During what felt like a mid-life crisis (“well, hopefully not mid-life!”), Eaves decided it was time to throw in the towel and, if she ever wanted to move out of her parents’ house, get a more stable job - that, or she’d join a nunnery. “I still think it’s quite a good idea,” she grins, citing The Sound of Music as inspiration. “It’s free rent and free food; you get to garden, read and listen to music all day - it sounds lovely!” Unfortunately, her boyfriend pointed out that she’d have to give up beer, which put the plan firmly to bed.
Before calling it a day entirely, Eaves - who’d previously felt constricted by a pressure to produce radio-friendly, all-out pop - decided to try leaning into her own tastes. The result was ‘Mountain Sized’, which she describes as “basically a huge train of thought thrown up onto a song”; finally freed from writer’s block, the rest of her imminent debut album, ‘Little Miss Sunshine’, soon followed.

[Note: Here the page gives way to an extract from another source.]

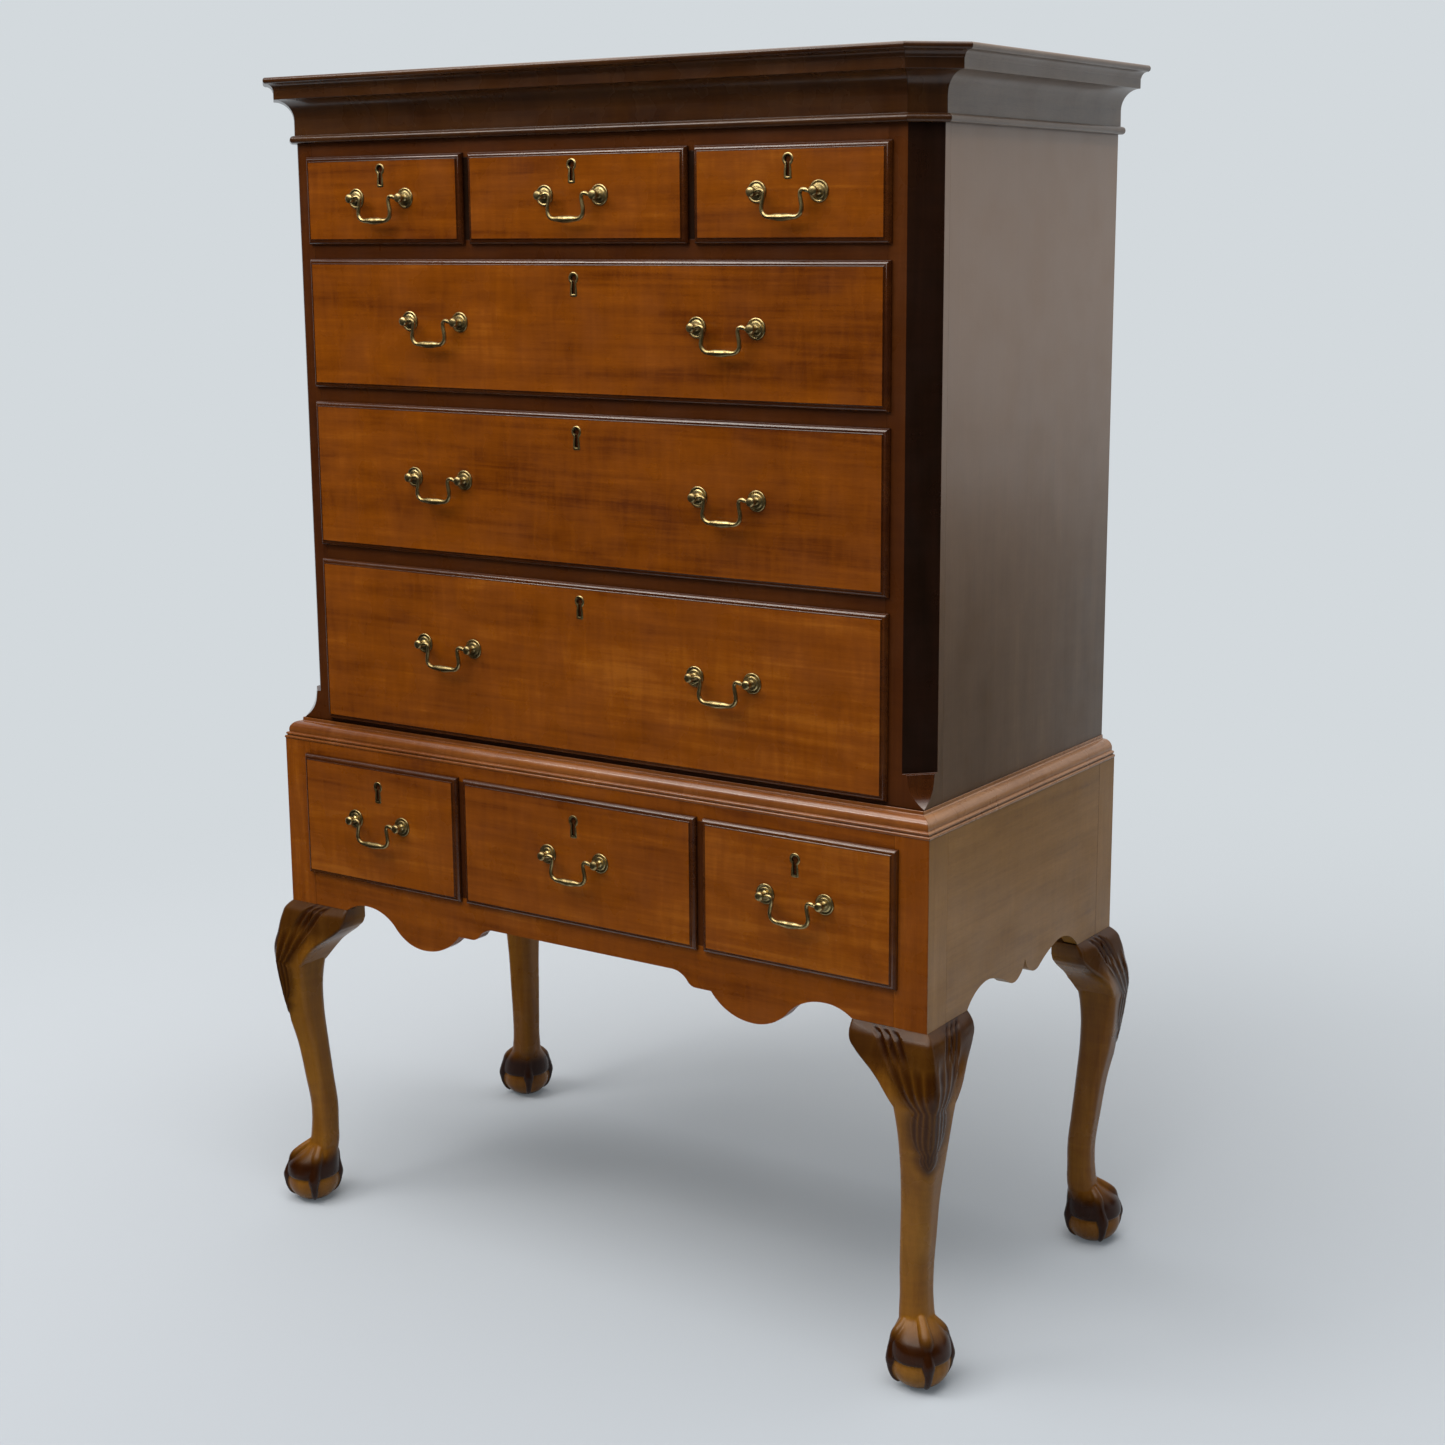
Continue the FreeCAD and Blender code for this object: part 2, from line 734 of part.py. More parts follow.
blank = board("top_blank", (-D.upper_half, D.upper_half), (-upper_front, back), (case_top, cornice_top))
half_cut = cut("top_right_trimmed", blank, solid("top_cutter_right", stop_cutter(1)))
nodes.append(cut("upper_top", half_cut, solid("top_cutter_left", stop_cutter(-1))))

outer_run = (opening - D.runner_width, inside)
tee_x = (upright_x[0] - D.runner_width, upright_x[1] + D.runner_width)
runners = []
under = lower_top + D.floor_thick
for row in upper_rows:
    low, high = openings[row]
    runners += pair(f"{row}_runner", outer_run, run_y, (under, low))
    runners += pair(f"{row}_guide", (opening, inside), run_y, (low, low + D.guide_rise))
    if row == "small":
        runners += pair("small_tee_runner", tee_x, run_y, (under, low))
        runners += pair("small_tee_guide", upright_x, run_y, (low, low + D.guide_rise))
        runners += pair("small_kicker", outer_run, run_y, (high, high + D.runner_thick))
        runners += pair("small_tee_kicker", tee_x, run_y, (high, high + D.runner_thick))
    under = high
node("upper_drawer_runners", runners)

# ---------------------------------------------------------------- pulls


def pull_fittings():
    """Both posts with their rosettes and nuts, about the middle of the pull on the drawer's face."""
    shapes = []
    through = D.field_stand + D.front_body
    radius = D.rosette_radius
    head = D.head_half
    size = D.shank_size
    half_nut = D.nut_size / 2
    for sign in (1, -1):
        rosette = turned([(0, radius), (-0.22 * radius, 0.87 * radius)], 10)
        knob = (0.65 * head - D.bail_stand, -0.65 * head - D.bail_stand)
        stem = turned([(0, 0.7 * head), (knob[0] + 0.3 * head, 0.53 * head), (knob[0], head), (knob[1], head)], 6)
        mouth = [Vector(-sign * (head + away), -D.bail_stand, 0) for away in (0.1 * head, -2 * D.pin_radius)]
        bore = faceted([ring(spot, D.bore_radius, 8, Vector(0, 1, 0), Vector(0, 0, 1)) for spot in mouth])
        shank = Part.makeBox(size, through + 1.5 * D.nut_thick, size, Vector(-size / 2, 0, -size / 2))
        post = rosette.fuse([stem, shank]).cut(bore).removeSplitter()
        nut = Part.makeBox(D.nut_size, D.nut_thick, D.nut_size, Vector(-half_nut, through, -half_nut)).cut(shank)
        for shape in (post, nut):
            shape.translate(Vector(sign * D.boring / 2, 0, 0))
            shapes += shape.Solids
    return Part.makeCompound(shapes)


def bail_shape():
    """The swan-neck bail about its hinge axis, hanging, with a pin at each end."""
    head = D.boring / 2 - D.head_half
    pin = D.pin_radius * math.cos(math.pi / 6)
    thick = D.pin_radius * 1.2
    drop = D.bail_drop
    half = [
        (head + 1.88 * D.pin_radius, 0, pin),
        (head - 0.5 * D.pin_radius, 0, pin),
        (head - 0.65 * D.pin_radius, 0, 1.1 * thick),
        (0.847 * head, 0.07 * drop, thick),
        (0.676 * head, -0.03 * drop, thick),
        (0.742 * head, -0.62 * drop, thick),
        (0.605 * head, -0.955 * drop, thick),
        (0.395 * head, -0.98 * drop, 1.6 * thick),
        (0, -drop, 1.95 * thick),
    ]
    path = half + [(-across, level, radius) for across, level, radius in reversed(half[:-1])]
    return tube([(Vector(across, 0, level), radius) for across, level, radius in path], Vector(0, 1, 0))


def key_outline(grow):
    """A keyhole: a round head and a tail that widens a little downwards, each line moved out by grow."""
    radius = D.key_radius + grow
    middle = 0.58 * D.key_tail
    points = []
    for degrees in (0, 60, 120, 180):
        angle = math.radians(degrees)
        points.append((radius * math.cos(angle), middle + radius * math.sin(angle)))
    for sign in (-1, 1):
        corners = [(sign * (0.375 * D.key_radius + grow), 0.23 * D.key_tail)]
        corners.append((sign * (0.54 * D.key_radius + grow), -D.key_tail - grow))
        points += corners[::-sign]
    return points


def escutcheon_shape():
    """The brass ring round the keyhole, let in flush with the drawer's face."""
    faces = []
    for grow in (0, D.ring_width):
        faces.append(flat_face([Vector(across, -D.field_stand, level) for across, level in key_outline(grow)]))
    return faces[1].cut(faces[0]).extrude(Vector(0, D.inlay_depth, 0)).Solids[0]


fittings = pull_fittings()
bail = bail_shape()
escutcheon = escutcheon_shape()

# ---------------------------------------------------------------- drawers


def drawer_front(name, spot, half, rise, key_drop, holes):
    """A lipped front with a thumb-moulded edge and a raised field, mortised for the lock, pulls and keyhole."""
    front = body(f"{name}_front", spot)
    lip = sketch_on(front, f"{name}_lip", "XZ_Plane")
    rectangle(lip, half, half, rise, rise)
    first = pad(front, lip, D.lip_thick)
    rim = []
    for number, edge in enumerate(first.Shape.Edges, start=1):
        if all(abs(corner.Point.y + D.lip_thick) < 0.01 for corner in edge.Vertexes):
            rim.append(f"Edge{number}")
    thumb = front.newObject("PartDesign::Fillet", f"{name}_thumb")
    thumb.Base = (first, rim)
    bind(thumb, "Radius", D.thumb_radius)
    doc.recompute()
    field = sketch_on(front, f"{name}_field", "XZ_Plane")
    rectangle(field, *[size - D.field_margin for size in (half, half, rise, rise)])
    pad(front, field, D.field_stand)
    behind = sketch_on(front, f"{name}_behind", "XZ_Plane")
    inset = half - D.lip_overlap - D.side_clearance
    top = rise - D.lip_overlap - D.top_clearance
    rectangle(behind, inset, inset, rise - D.lip_overlap - D.front_lift, top)
    pad(front, behind, D.front_body, back=True)
    key_height = rise - key_drop
    mortise = sketch_on(front, f"{name}_mortise", "XZ_Plane", (0, key_height, -D.front_body))
    rectangle(mortise, D.lock_half, D.lock_half, D.lock_drop, top - key_height)
    pocket(front, mortise, D.lock_depth, back=True)
    inlay = sketch_on(front, f"{name}_inlay", "XZ_Plane", (0, key_height, D.field_stand))
    loop(inlay, key_outline(D.ring_width))
    pocket(front, inlay, D.inlay_depth)
    keyway = sketch_on(front, f"{name}_keyway", "XZ_Plane", (0, key_height, D.field_stand))
    loop(keyway, key_outline(0))
    pocket(front, keyway)
    boring = sketch_on(front, f"{name}_holes", "XZ_Plane", (0, 0, D.field_stand))
    reach = 0.54 * D.shank_size
    for across, level in holes:
        square = [(-reach, -reach), (reach, -reach), (reach, reach), (-reach, reach)]
        loop(boring, [(across + step, level + lift) for step, lift in square])
    pocket(front, boring)
    nodes.append(front)


def drawer_box(name, centre, half, low, high, plane, rear):
    """Two sides, a back between them, and a bottom whose edges run in grooves in the sides."""
    outer = half - D.lip_overlap - D.side_clearance
    inside = outer - D.side_thick
    grooved = inside + D.groove_depth
    along = (plane + D.front_body, rear)
    tall = (low + D.lip_overlap, high - D.lip_overlap - D.top_clearance)
    floor = (tall[0] + D.bottom_rise, tall[0] + D.bottom_rise + D.bottom_thick)
    pieces = [board(f"{name}_bottom", (centre - grooved, centre + grooved), along, floor)]
    back_y = (rear - D.side_thick, rear)
    pieces.append(board(f"{name}_back", (centre - inside, centre + inside), back_y, (floor[1], tall[1] - D.back_drop)))
    for side, across, groove_x in (
        ("right", (centre + inside, centre + outer), (centre + inside, centre + grooved)),
        ("left", (centre - outer, centre - inside), (centre - grooved, centre - inside)),
    ):
        blank = board(f"{name}_side_{side}_blank", across, along, tall)
        groove = board(f"{name}_groove_{side}", groove_x, along, floor)
        pieces.append(cut(f"{name}_side_{side}", blank, groove))
    node(f"{name}_box", pieces)


def drawer_hardware(name, centre, half, low, high, plane, rear, key_drop, pulls):
    """Posts, nuts, escutcheon, lock with its bolt drawn back, and the nails under the back."""
    pieces = []
    middle = (low + high) / 2
    for number, (across, level) in enumerate(pulls, start=1):
        spot = (centre + across, plane - D.field_stand, middle + level)
        pieces.append(solid(f"{name}_fittings_{number}", fittings, spot))
    key_z = high - key_drop
    pieces.append(solid(f"{name}_escutcheon", escutcheon, (centre, plane, key_z)))
    face = plane + D.front_body
    top = high - D.lip_overlap - D.top_clearance
    lock_z = (key_z - D.lock_drop, top)
    lock_x = (centre - D.lock_half, centre + D.lock_half)
    case = board(f"{name}_lock_blank", lock_x, (face - D.lock_depth, face), lock_z)
    bolt_half = 0.35 * D.lock_half
    slot_y = (face - 0.67 * D.lock_depth, face - 0.22 * D.lock_depth)
    slot_low = top - 0.5 * D.lock_half
    slot = board(f"{name}_bolt_slot", (centre - bolt_half, centre + bolt_half), slot_y, (slot_low, top + 1))
    pieces.append(cut(f"{name}_lock", case, slot))
    bolt_half = 0.99 * bolt_half
    pieces.append(board(f"{name}_bolt", (centre - bolt_half, centre + bolt_half), slot_y, (slot_low, top - 0.5)))
    plate_half = 1.2 * D.lock_half
    plate_y = (face, face + 0.16 * D.lock_depth)
    pieces.append(board(f"{name}_lock_plate", (centre - plate_half, centre + plate_half), plate_y, lock_z))
    under = low + D.lip_overlap + D.bottom_rise
    nail = 0.18 * D.side_thick
    for number, part in enumerate((-0.8, 0, 0.8), start=1):
        across = centre + half * part
        nail_x = (across - nail, across + nail)
        nail_y = (rear - 3 * nail, rear - nail)
        pieces.append(board(f"{name}_nail_{number}", nail_x, nail_y, (under - nail / 2, under)))
    node(f"{name}_hardware", pieces)


def drawer(name, row, centre, half, key_drop, pulls):
    lower = row == "lower"
    low, high = rows[row]
    plane = -D.depth_half if lower else -upper_front
    rear = D.depth_half - (D.panel_thick if lower else D.board_thick) - D.back_gap
    middle = (low + high) / 2
    holes = [(across + step * D.boring / 2, level) for across, level in pulls for step in (1, -1)]
    drawer_front(name, (centre, plane, middle), half, (high - low) / 2, key_drop, holes)
    drawer_box(name, centre, half, low, high, plane, rear)
    drawer_hardware(name, centre, half, low, high, plane, rear, key_drop, pulls)
    for number, (across, level) in enumerate(pulls):
        word = ("left_", "right_")[number] if len(pulls) == 2 else ""
        spot = (centre + across, plane - D.field_stand - D.bail_stand, middle + level)
        nodes.append(solid(f"{name}_{word}bail", bail, spot))


def row_of_three(prefix, row, middle, outer, key_drop, level):
    """A middle drawer and one on each side of it."""
    width = (outer - middle - D.lip_gap) / 2
    away = (outer + middle + D.lip_gap) / 2
    for side, centre, half in (("middle", 0 * away, middle), ("left", -away, width), ("right", away, width)):
        drawer(f"{prefix}_{side}", row, centre, half, key_drop, [(0, level)])


row_of_three("upper", "small", D.small_middle_half, opening + D.lip_overlap, D.key_drop_small, D.small_pull_rise)
for row, part, level in (
    ("top", D.long_pull_part, D.top_pull_rise),
    ("middle", D.long_pull_part, D.middle_pull_rise),
    ("bottom", D.bottom_pull_part, D.bottom_pull_rise),
):
    pulls = [(-opening * part, level), (opening * part, level)]
    drawer(f"{row}_long", row, 0 * opening, opening + D.lip_overlap, D.key_drop_long, pulls)
row_of_three("lower", "lower", D.lower_middle_half, inner + D.lip_overlap, D.key_drop_lower, D.lower_pull_rise)

# ---------------------------------------------------------------- check and write

doc.recompute()
for item in doc.Objects:
    if "Invalid" in item.State or "Error" in item.State:
        raise RuntimeError(f"{item.Label} failed")
labels = [item.Label for item in nodes]
if len(set(labels)) != len(labels) or len(labels) > 60:
    raise RuntimeError("every sub-part needs a label of its own, and 60 is the most")
for item in nodes:
    if item.Shape.isNull() or not item.Shape.isValid() or not item.Shape.Solids:
        raise RuntimeError(f"{item.Label} has no valid solid")
os.makedirs("parts", exist_ok=True)
for item in nodes:
    item.Shape.exportStep(f"parts/{item.Label}.step")
print(len(nodes), "sub-parts written")
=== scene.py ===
import math
import random

import bmesh
import bpy
import numpy as np
from mathutils import Matrix, Vector


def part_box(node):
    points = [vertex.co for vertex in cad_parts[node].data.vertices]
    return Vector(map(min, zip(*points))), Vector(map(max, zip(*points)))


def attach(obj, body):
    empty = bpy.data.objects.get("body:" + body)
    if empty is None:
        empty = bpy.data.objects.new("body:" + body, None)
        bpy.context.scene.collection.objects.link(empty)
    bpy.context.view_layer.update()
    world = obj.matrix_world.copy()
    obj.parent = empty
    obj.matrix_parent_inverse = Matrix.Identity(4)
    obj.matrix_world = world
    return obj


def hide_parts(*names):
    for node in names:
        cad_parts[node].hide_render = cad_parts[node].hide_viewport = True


# A highboy in shellacked cherry: a chest of six drawers on a stand with three, cabriole legs with carved knees
# and claw-and-ball feet, and aged brass swan-neck pulls.  Shapes are worked out in millimetres, x to the right,
# y to the back and z up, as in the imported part; every finished piece is in metres.

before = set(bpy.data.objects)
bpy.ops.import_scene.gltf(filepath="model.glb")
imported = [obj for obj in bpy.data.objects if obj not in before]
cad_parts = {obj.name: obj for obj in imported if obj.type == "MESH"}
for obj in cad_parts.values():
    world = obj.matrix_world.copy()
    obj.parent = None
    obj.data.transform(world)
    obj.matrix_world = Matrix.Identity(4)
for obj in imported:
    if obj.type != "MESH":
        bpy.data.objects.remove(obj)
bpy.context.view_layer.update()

MM = 0.001


# ---- finishes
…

“I’m really fuelled by the stuff in my gut. I think that’s why I’m drawn to certain sounds and why I love big, heavy distortion and loads of reverb,” she says. “It’s really instinctive now, rather than led by what I think I should be doing. It’s purely me and my stomach, and what I think sounds cool.”
Her comeback single of sorts, ‘Everybody Talks’ addresses the saturated online content farm that made her want to quit music in the first place, with her airy vocals growing more urgent over a spiralling chorus. “Everyone talks before they actually realise if they have something to say,” she explains. “We’re not meant to have this many opinions about everything. Our worlds are way too big.”
Right down to its name, ‘Little Miss Sunshine’ is a rejection of the ever-cheerful, smiling woman Eaves felt expected to impersonate, packaging the anger, frustration and fear that felt truer to her experience of young womanhood within snarling guitars and massive instrumentals inspired by Wolf Alice, Pearl Jam, and Stone Temple Pilots. Opener ‘Hurricane Girl’ reimagines the oft-mythologised troubled woman from a more sympathetic angle, while the thundering ‘Just Say No!’ recalls the intoxicating false praise of being taken advantage of.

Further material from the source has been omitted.